Copy the full set of lines exactly as given.

-- -- --

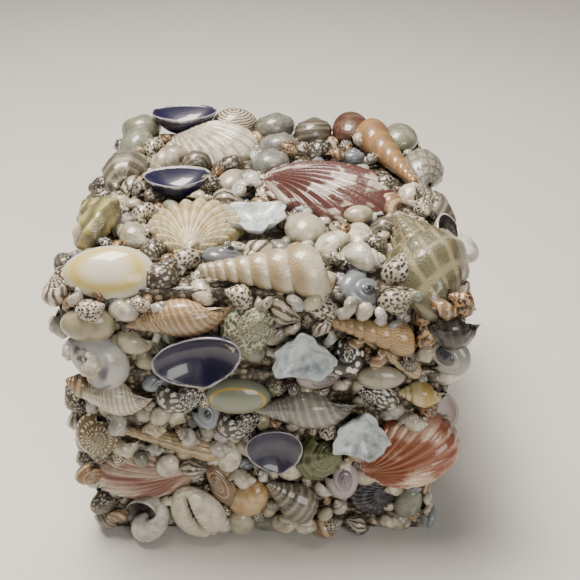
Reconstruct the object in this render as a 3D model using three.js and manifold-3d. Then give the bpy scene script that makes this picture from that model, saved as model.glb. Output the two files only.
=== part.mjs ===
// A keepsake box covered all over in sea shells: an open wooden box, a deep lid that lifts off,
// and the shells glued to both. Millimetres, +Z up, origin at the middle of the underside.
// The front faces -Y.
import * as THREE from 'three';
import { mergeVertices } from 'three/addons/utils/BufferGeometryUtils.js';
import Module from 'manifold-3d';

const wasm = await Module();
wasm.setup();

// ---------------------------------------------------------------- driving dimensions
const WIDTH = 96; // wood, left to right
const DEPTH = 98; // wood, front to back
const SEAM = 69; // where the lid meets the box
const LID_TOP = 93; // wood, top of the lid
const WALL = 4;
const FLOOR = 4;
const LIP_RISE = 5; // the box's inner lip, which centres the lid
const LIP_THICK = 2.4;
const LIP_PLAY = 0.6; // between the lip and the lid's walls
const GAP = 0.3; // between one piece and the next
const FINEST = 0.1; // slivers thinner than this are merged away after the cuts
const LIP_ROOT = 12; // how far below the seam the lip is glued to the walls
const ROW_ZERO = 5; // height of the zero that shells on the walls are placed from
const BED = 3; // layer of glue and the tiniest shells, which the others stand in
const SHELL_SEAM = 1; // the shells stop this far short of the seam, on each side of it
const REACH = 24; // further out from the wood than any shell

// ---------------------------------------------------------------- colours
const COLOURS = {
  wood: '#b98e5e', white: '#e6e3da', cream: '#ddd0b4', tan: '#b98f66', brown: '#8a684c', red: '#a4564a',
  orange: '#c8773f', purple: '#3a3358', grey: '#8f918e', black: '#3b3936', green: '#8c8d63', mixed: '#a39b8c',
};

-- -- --

» Written response
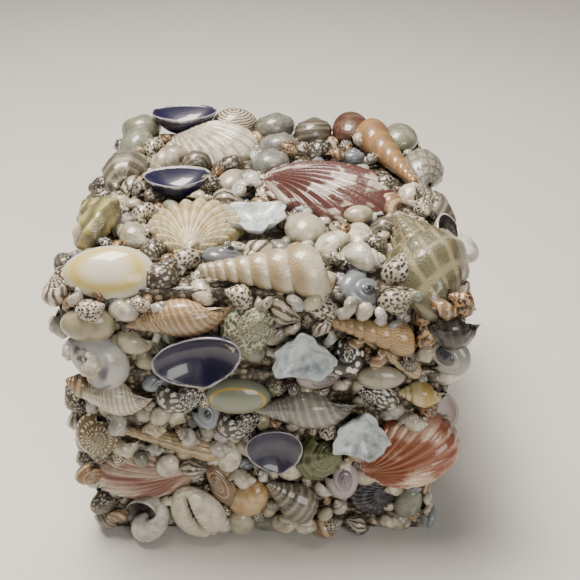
Reconstruct the object in this render as a 3D model using three.js and manifold-3d. Then give the bpy scene script that makes this picture from that model, saved as model.glb. Output the two files only.
=== part.mjs ===
// A keepsake box covered all over in sea shells: an open wooden box, a deep lid that lifts off,
// and the shells glued to both. Millimetres, +Z up, origin at the middle of the underside.
// The front faces -Y.
import * as THREE from 'three';
import { mergeVertices } from 'three/addons/utils/BufferGeometryUtils.js';
import Module from 'manifold-3d';

const wasm = await Module();
wasm.setup();

// ---------------------------------------------------------------- driving dimensions
const WIDTH = 96; // wood, left to right
const DEPTH = 98; // wood, front to back
const SEAM = 69; // where the lid meets the box
const LID_TOP = 93; // wood, top of the lid
const WALL = 4;
const FLOOR = 4;
const LIP_RISE = 5; // the box's inner lip, which centres the lid
const LIP_THICK = 2.4;
const LIP_PLAY = 0.6; // between the lip and the lid's walls
const GAP = 0.3; // between one piece and the next
const FINEST = 0.1; // slivers thinner than this are merged away after the cuts
const LIP_ROOT = 12; // how far below the seam the lip is glued to the walls
const ROW_ZERO = 5; // height of the zero that shells on the walls are placed from
const BED = 3; // layer of glue and the tiniest shells, which the others stand in
const SHELL_SEAM = 1; // the shells stop this far short of the seam, on each side of it
const REACH = 24; // further out from the wood than any shell

// ---------------------------------------------------------------- colours
const COLOURS = {
  wood: '#b98e5e', white: '#e6e3da', cream: '#ddd0b4', tan: '#b98f66', brown: '#8a684c', red: '#a4564a',
  orange: '#c8773f', purple: '#3a3358', grey: '#8f918e', black: '#3b3936', green: '#8c8d63', mixed: '#a39b8c',
};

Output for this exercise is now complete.